PHOTO BY GABRIELA HERMAN
Inside the Museum of Contemporary Art Chicago, a yellow neon sign declares, “You’re obviously in the wrong place.” But Virgil Abloh, the men’s artistic director for Louis Vuitton, finds himself very much in the right place at the right time: as the subject of a mid-career retrospective, Virgil Abloh: Figures of Speech. The show, which opens this month, highlights the multihyphenate 38-year-old artist’s creative endeavors, ranging from fashion and architecture to music, photography, painting, sculpture, and graphic design.
“Everyone asks the same thing: How do you do it all? One day you’re making fashion, the next day you’re painting, the next day you’re DJ-ing,” Abloh says one spring afternoon, after spending the morning at the museum working on the show. “I feel that this exhibit is finally the accumulation of an answer of who I am as a person.”

Having a career retrospective before 40 is no small feat, but the Illinois native has turned luxury fashion upside down over the last decade, first with Off-White, the high-end streetwear brand he founded in 2013, and then with his appointment as Louis Vuitton’s first African-American lead designer in 2018. Figures of Speech follows him from his beginnings as a music- and skating-obsessed Midwestern teen to his career-making collaborations with Kanye West to his current iteration as a globe-trotting fashion designer and DJ (stage name Flat White) who relays ideas primarily through his phone. “He is a really fresh new voice who is bringing ideas that he’s learned from the streetwear community and culture to these other art forms,” says Michael Darling, MCA’s chief curator. “There’s a turning point in the zeitgeist that he seems to represent.”
One could argue that Abloh’s influence comes from his outsider status. He was born to Ghanaian immigrants in Rockford, Illinois, and while he learned how to sew from his seamstress mother, that was the extent of his fashion training. He studied engineering and architecture, until a fortuitous meeting with West in the early aughts led to a slew of projects via the rapper’s creative agency.

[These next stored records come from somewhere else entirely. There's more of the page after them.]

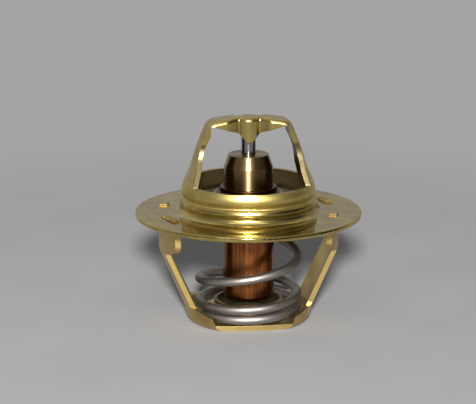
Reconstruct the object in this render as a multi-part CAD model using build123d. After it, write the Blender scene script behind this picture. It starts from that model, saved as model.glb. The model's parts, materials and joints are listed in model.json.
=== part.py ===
from build123d import *

import os
from math import atan2, cos, degrees, radians, sin, sqrt, tan

# Engine coolant thermostat with a wax capsule, in millimetres.
# The origin is the centre of the flange's underside, on the valve axis. +Z points to the bridge,
# and the bridge's arms and the cage's legs stand along X.

# ---- flange and dome: one brass stamping ----
flange_diameter = 54.0
flange_thickness = 1.2
rim_rounding = 0.4          # edge radius of the flange rim
dome_wall = 1.0
dome_foot_radius = 16.3     # outer radius of the dome's lower wall
dome_foot_fillet = 1.6
ledge_height = 3.4          # heights of the dome are above the flange's top face
ledge_rounding = 0.4
throat_radius = 15.7        # outer radius just above the ledge
hip_radius = 15.6           # where the dome turns in, just under the windows
hip_height = 7.0
hip_rounding = 1.2
neck_radius = 14.1          # where that turn runs out into the bridge's arms
neck_height = 10.4
neck_rounding = 5.0
waist_radius = 12.2
waist_height = 16.4
waist_rounding = 30.0
shoulder_radius = 10.0
shoulder_drop = 1.0         # below the crown's top
shoulder_rounding = 2.6
crown_flat_radius = 4.4
crown_rounding = 8.0
crown_height = 22.8

# ---- windows, arms and strap of the bridge ----
sill_height = 7.1
arm_half_width = 3.7        # of the bridge's arms, down to where they start to spread
arm_spread_height = 15.0
arm_spread_rounding = 12.0
arm_foot_half_width = 7.0   # at the sill
strap_end = 9.3             # where the strap's skirts run into the arms
strap_lobe_x = 5.0          # widest bend of each skirt between arm and socket
strap_lobe_y = 3.4
strap_crease_x = 2.45       # crease between skirt and socket
strap_crease_y = 1.65
strap_lobe_rounding = 2.5
strap_crease_rounding = 0.35
strap_edge_rounding = 1.0   # along the crown's front and rear edges
skirt_end_drop = 1.6        # lower edge of the skirt, below the crown's top: where it meets the arms,
skirt_bend_drop = 3.7       # at its bend
skirt_tip_drop = 6.6        # and at the socket's tip
skirt_bend_x = 2.6
skirt_bend_rounding = 2.0
skirt_tip_rounding = 1.2

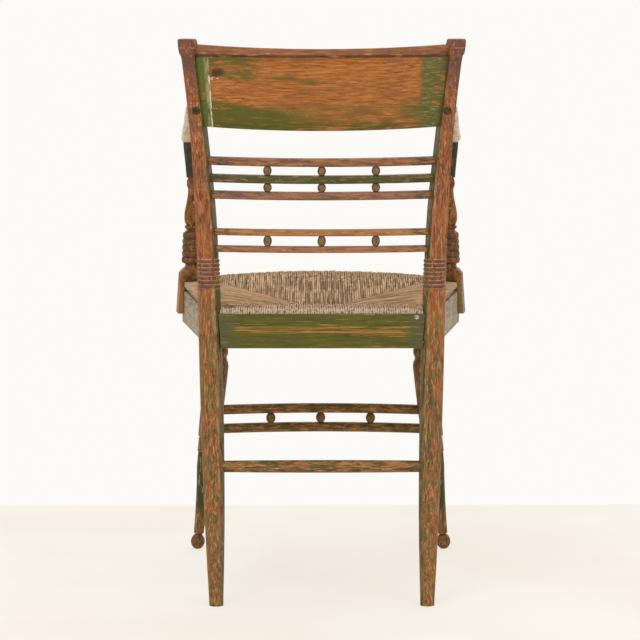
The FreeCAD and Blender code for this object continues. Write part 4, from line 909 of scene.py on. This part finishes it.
armLook = dict(
    tones=((196, 176, 144), (228, 212, 182)), grain=(160, 30, 160), rough=0.42, bump=0.35, rich=1.05,
    deep=0.95,
    layers=(
        coat((168, 134, 98), (190, 34, 190), 0.55, 0.66, 0.7),
        coat((96, 84, 54), (90, 30, 90), 0.56, 0.64, 0.7, seed=9),
        coat((40, 38, 24), (80, 80, 40), 0.22, 0.36, 0.97, seed=7,
             where=(("z", 0.706, 0.697), ("y", -0.10, -0.13))),
        coat((104, 96, 70), (180, 180, 60), 0.58, 0.66, 0.7, seed=17,
             where=(("z", 0.700, 0.690), ("y", -0.10, -0.13))),
    ))
armFinish = wornFinish("armFinish", armLook)
makePair("armShown", lambda: loftRings(armRings()), armFinish, "arm")

# arm supports

supportShape = dict(baseTop=0.481, baseHalf=0.015, lapBottom=0.4076, lapThick=0.0095, lapTop=0.005,
                    notch=0.007, notchBottom=0.4456, shoulder=0.473, neck=0.0128, bulbBottom=0.4905,
                    bulbHeight=0.050, bulb=0.019,
                    bulbTop=0.0164, ridges=5, groove=0.0014, ringHeight=0.5495, ring=0.0134, waist=0.0104,
                    vaseHeight=0.566, vase=0.0139, throatHeight=0.6115, throat=0.0074, bead=0.0096,
                    top=0.631,
                    tenon=0.0055, tenonTop=0.645, vaseSwell=0.0125, clearance=0.0003, seatTop=0.44312)


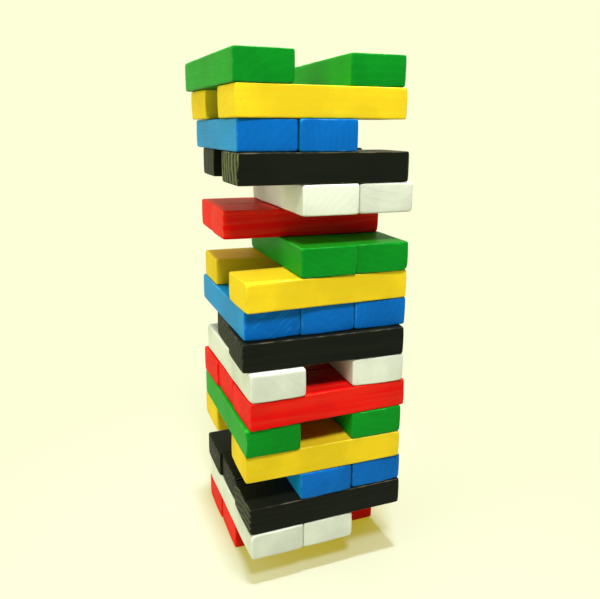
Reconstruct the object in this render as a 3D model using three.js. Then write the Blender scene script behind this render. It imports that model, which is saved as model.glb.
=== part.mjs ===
// Giant tumbling tower, a lawn game part way through play.
//
// Plain wooden blocks are stacked three to a layer, each layer square to the one below. Fifteen
// blocks have been drawn, and the ones that are left have been nudged out of line.
//
// Units are millimetres, +Z is up. The origin is on the ground, under the centre line that the
// tower was built on. That point is on the underside of the middle block of the lowest layer.
// The odd layers, counted from the ground, run along X and the even layers run along Y.

import * as THREE from 'three';
import { RoundedBoxGeometry } from 'three/addons/geometries/RoundedBoxGeometry.js';

// Driving dimensions of one block, and the play between stacked blocks.
const BLOCK_LENGTH = 190;
const BLOCK_WIDTH = 63;
const BLOCK_HEIGHT = 32;
const EDGE_RADIUS = 1.6;
const EDGE_SEGMENTS = 2;
const SIDE_GAP = 0.35;
const LAYER_GAP = 0.3;

const SLOT_PITCH = BLOCK_WIDTH + SIDE_GAP;
const LAYER_PITCH = BLOCK_HEIGHT + LAYER_GAP;

// The colours are laid in this order from the ground up, and repeat every six layers.
const PAINTS = [
  { name: 'red', colour: 0xc8190f },
  { name: 'white', colour: 0xe8ead6 },
  { name: 'black', colour: 0x1d201a },
  { name: 'blue', colour: 0x0a60b0 },
  { name: 'yellow', colour: 0xe9c71c },
  { name: 'green', colour: 0x12822a },
];
const PAINT_ROUGHNESS = 0.55;
const PAINT_METALNESS = 0;

// A layer has three slots side by side, one slot pitch apart.
const SLOT_STEP = { front: -1, left: -1, middle: 0, back: 1, right: 1 };

// The blocks that each layer still holds, from the ground up. Each is written as
// [shift along X, shift along Y, turn], in millimetres and in degrees anticlockwise from above:
// how far play has moved it from the middle of its slot.
const LAYERS = [
  { middle: [3, 1, -0.5], back: [2, 3, -0.5] },
  { left: [3, -4, 0.5], middle: [3, -3, 0.5] },
  { front: [2, -3, 0], middle: [4, 1, 0], back: [1, 2, 0] },
  { middle: [-1, -4, 0.5], right: [1, -2, 0.5] },
  { front: [-1, -3, -1], back: [-1, 1, -0.5] },
  { left: [-1, -5, 0], right: [-1, -5, -0.5] },
  { front: [2, -5, 1.5], middle: [2, -2, 1], back: [-1, -2, 1] },
  { left: [3, -9, 0.5], right: [1, -5, -2] },
  { front: [-2, -3, -1.5], middle: [4, 8, -2] },
  { left: [2, 6, 0], middle: [2, 4, 0], right: [2, 3, 0] },
  { front: [1, 0, 1.5], back: [3, -3, -1.5] },
  { middle: [1, -2, -1], right: [1, -1, -1] },
  { middle: [-1, 6, -2], back: [2, 6, -2] },
  { middle: [3, -2, -1.5], right: [4, -1, -1.5] },
  { front: [-4, 0, -0.5], back: [5, 1, -2] },
  { left: [-2, 4, -0.5], middle: [-1, 0, -0.5] },
  { front: [-6, 4, 1.5], back: [-7, 2, 2.5] },
  { left: [-10, 2, 2], right: [-7, 7, -1] },
];

const materials = PAINTS.map(
  (paint) =>
    new THREE.MeshStandardMaterial({
      name: paint.name,
      color: paint.colour,
      roughness: PAINT_ROUGHNESS,
      metalness: PAINT_METALNESS,
    }),
);

// One block lying along X, centred on its own middle, with every edge and corner eased.
function blockGeometry() {
  return new RoundedBoxGeometry(BLOCK_LENGTH, BLOCK_WIDTH, BLOCK_HEIGHT, EDGE_SEGMENTS, EDGE_RADIUS);
}

// A block's name gives its layer counted from the ground, its colour and its slot.
function blockName(layerNumber, paint, slot) {
  return `layer_${String(layerNumber).padStart(2, '0')}_${paint.name}_${slot}`;
}

function makeBlock(layerNumber, slot, [shiftX, shiftY, turn]) {
  const paintIndex = (layerNumber - 1) % PAINTS.length;
  const runsAlongX = layerNumber % 2 === 1;
  const across = SLOT_STEP[slot] * SLOT_PITCH;

  const block = new THREE.Mesh(blockGeometry(), materials[paintIndex]);
  block.name = blockName(layerNumber, PAINTS[paintIndex], slot);
  block.position.set(
    shiftX + (runsAlongX ? 0 : across),
    shiftY + (runsAlongX ? across : 0),
    BLOCK_HEIGHT / 2,
  );
  block.rotation.z = THREE.MathUtils.degToRad(turn + (runsAlongX ? 0 : 90));
  return block;
}

const tower = new THREE.Group();
LAYERS.forEach((slots, index) => {
  const layer = new THREE.Group();
  layer.position.z = index * LAYER_PITCH;
  for (const [slot, nudge] of Object.entries(slots)) {
    layer.add(makeBlock(index + 1, slot, nudge));
  }
  tower.add(layer);
});

export default tower;
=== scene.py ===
"""Looks of the giant tumbling tower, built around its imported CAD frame.

Every block of the frame is replaced by a finely shaped one: eased and bruised edges, softly domed
saw cuts, slightly uneven faces, and a paint through which the wood's own rings and fibres show.
Metres, +Z up, with the frame's own origin. A block's own coordinates run along its length (X),
across its width (Y) and up through its height (Z), from its middle.
"""

import math

import bmesh
import bpy
import numpy as np
from mathutils import Matrix, Vector


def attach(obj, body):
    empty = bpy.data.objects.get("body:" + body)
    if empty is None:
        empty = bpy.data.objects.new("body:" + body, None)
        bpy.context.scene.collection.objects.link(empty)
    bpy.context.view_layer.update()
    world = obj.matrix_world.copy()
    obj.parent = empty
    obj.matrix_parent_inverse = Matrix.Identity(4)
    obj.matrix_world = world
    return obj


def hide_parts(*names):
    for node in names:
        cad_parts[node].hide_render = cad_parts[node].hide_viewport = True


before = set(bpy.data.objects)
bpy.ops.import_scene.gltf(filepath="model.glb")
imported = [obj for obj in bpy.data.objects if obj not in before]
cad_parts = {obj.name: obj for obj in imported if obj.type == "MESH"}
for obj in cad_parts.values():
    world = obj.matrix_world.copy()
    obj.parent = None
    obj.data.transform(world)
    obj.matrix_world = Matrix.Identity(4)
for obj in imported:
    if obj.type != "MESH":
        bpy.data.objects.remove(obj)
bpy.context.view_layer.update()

MM = 0.001

# Surface points near an edge, as distances in from it. The rest of a face is divided evenly.
EDGE_BAND = np.array([0.0, 0.6, 1.3, 2.2, 3.6, 6.0]) * MM
FACE_STEP = 4.0 * MM

# Each paint's edge radius swings by this share of itself, over this distance, and grows at corners.
RADIUS_SWING = 0.30
RADIUS_WAVELENGTH = 45 * MM
SMALLEST_RADIUS = 0.7 * MM
CORNER_WEAR = 0.9 * MM
CORNER_REACH = 5.0 * MM

# Bruises are scattered over a block's edges, about half of them on the long ones. A chip is one
# deep bruise.
EDGE_CHANCES = (0.5, 0.3, 0.2)
BRUISES = 7
BRUISE_DEPTH = (0.5 * MM, 1.8 * MM)
BRUISE_REACH = (2.0 * MM, 5.0 * MM)
CHIP_DEPTH = 3.0 * MM
CHIP_REACH = 4.0 * MM

# Faces are a little hollow here and there, and sanding has domed the saw cuts at the ends.
FACE_SWING = 0.16 * MM
FACE_WAVELENGTH = 70 * MM
END_DOME = 0.9 * MM
DOME_SWING = (0.5, 1.3)
DOME_REACH = 9.0 * MM

# A block is this share smaller than its CAD solid, so that the tower stays inside the CAD box.
SHRINKAGE = 0.0016

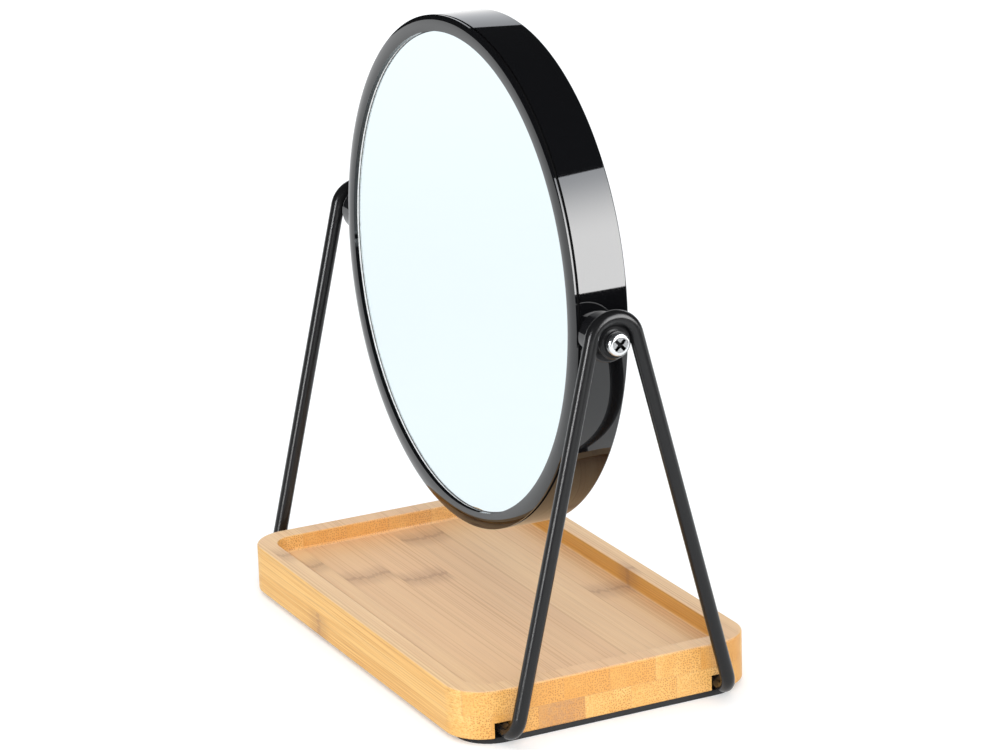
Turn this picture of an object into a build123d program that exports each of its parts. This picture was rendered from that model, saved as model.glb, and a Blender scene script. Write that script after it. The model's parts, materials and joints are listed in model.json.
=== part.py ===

Soon after Abloh launched Off-White, brands like Nike and Rimowa began courting him. Part of his genius is his use of irony, which fits this era of memes and satiric headlines. He recently collaborated with Ikea on a series of rugs, including one with “Still Loading” woven across a semi-pixelated landscape—a reminder of our technology-dependent culture.


A similarly tongue-in-cheek ethos has permeated his two Louis Vuitton collections. The Land of Oz inspired his debut spring-summer 2019 collection, which featured sweaters with silhouettes of Dorothy and Co. and neon leather harnesses (a sparkly version of which Timothée Chalamet wore at the 2019 Golden Globes). Abloh has referred to the collection as “the Dark Side of the Rainbow.”
“It’s been a quick learning curve,” Abloh says of his time at the fashion house. “I’m finding a way for it to come natural to me.” While Abloh has said that he designs Louis Vuitton for his 38-year-old self and Off-White for his 17-year-old self, in preparing the retrospective, he discovered a synergy between the two—one that shows how naturally his youthful energy flows through all of his work. “What I found in this process of going through my archive,” he says, “is that there’s an alarming amount of coherence and consistency that exists.”
Much of Abloh’s success stems from steering that energy into his metacool lifestyle. Last year, the global fashion search engine Lyst named Off-White the world’s hottest brand, thanks in part to Abloh’s avid use of social media and his legions of millennial fans, including such celebrities as Justin Bieber and Rihanna. His followers are after his hallmark deconstruction of streetwear into
something upscale yet louche (see the spring collection’s pairing of snake print, highlighter-yellow jogger pants and a blazer emblazoned with “Off” across the torso). The MCA exhibit’s title reflects Abloh’s signature use of text throughout his work. He often samples
other designers, in an almost performance-art style that has come with accusations of plagiarism—to which Abloh replies, “Duchamp is my lawyer.” For Figures, he designed a rug woven with a critic’s quote about his appropriation of Ralph Lauren’s work.
Meteoric though his rise has been, Abloh, in true Midwestern style, takes it in stride. “It’s not my sensibility to absorb outside acclaim,” he explains. He is more interested in employing his voice as a beacon of change. “I use my career as a tool to show the young people, like, this is a new world.” He invited fashion students to his first Louis Vuitton show, sending them a message: “These sacred grounds between museum or high fashion can also be occupied by you, coming from middle America.”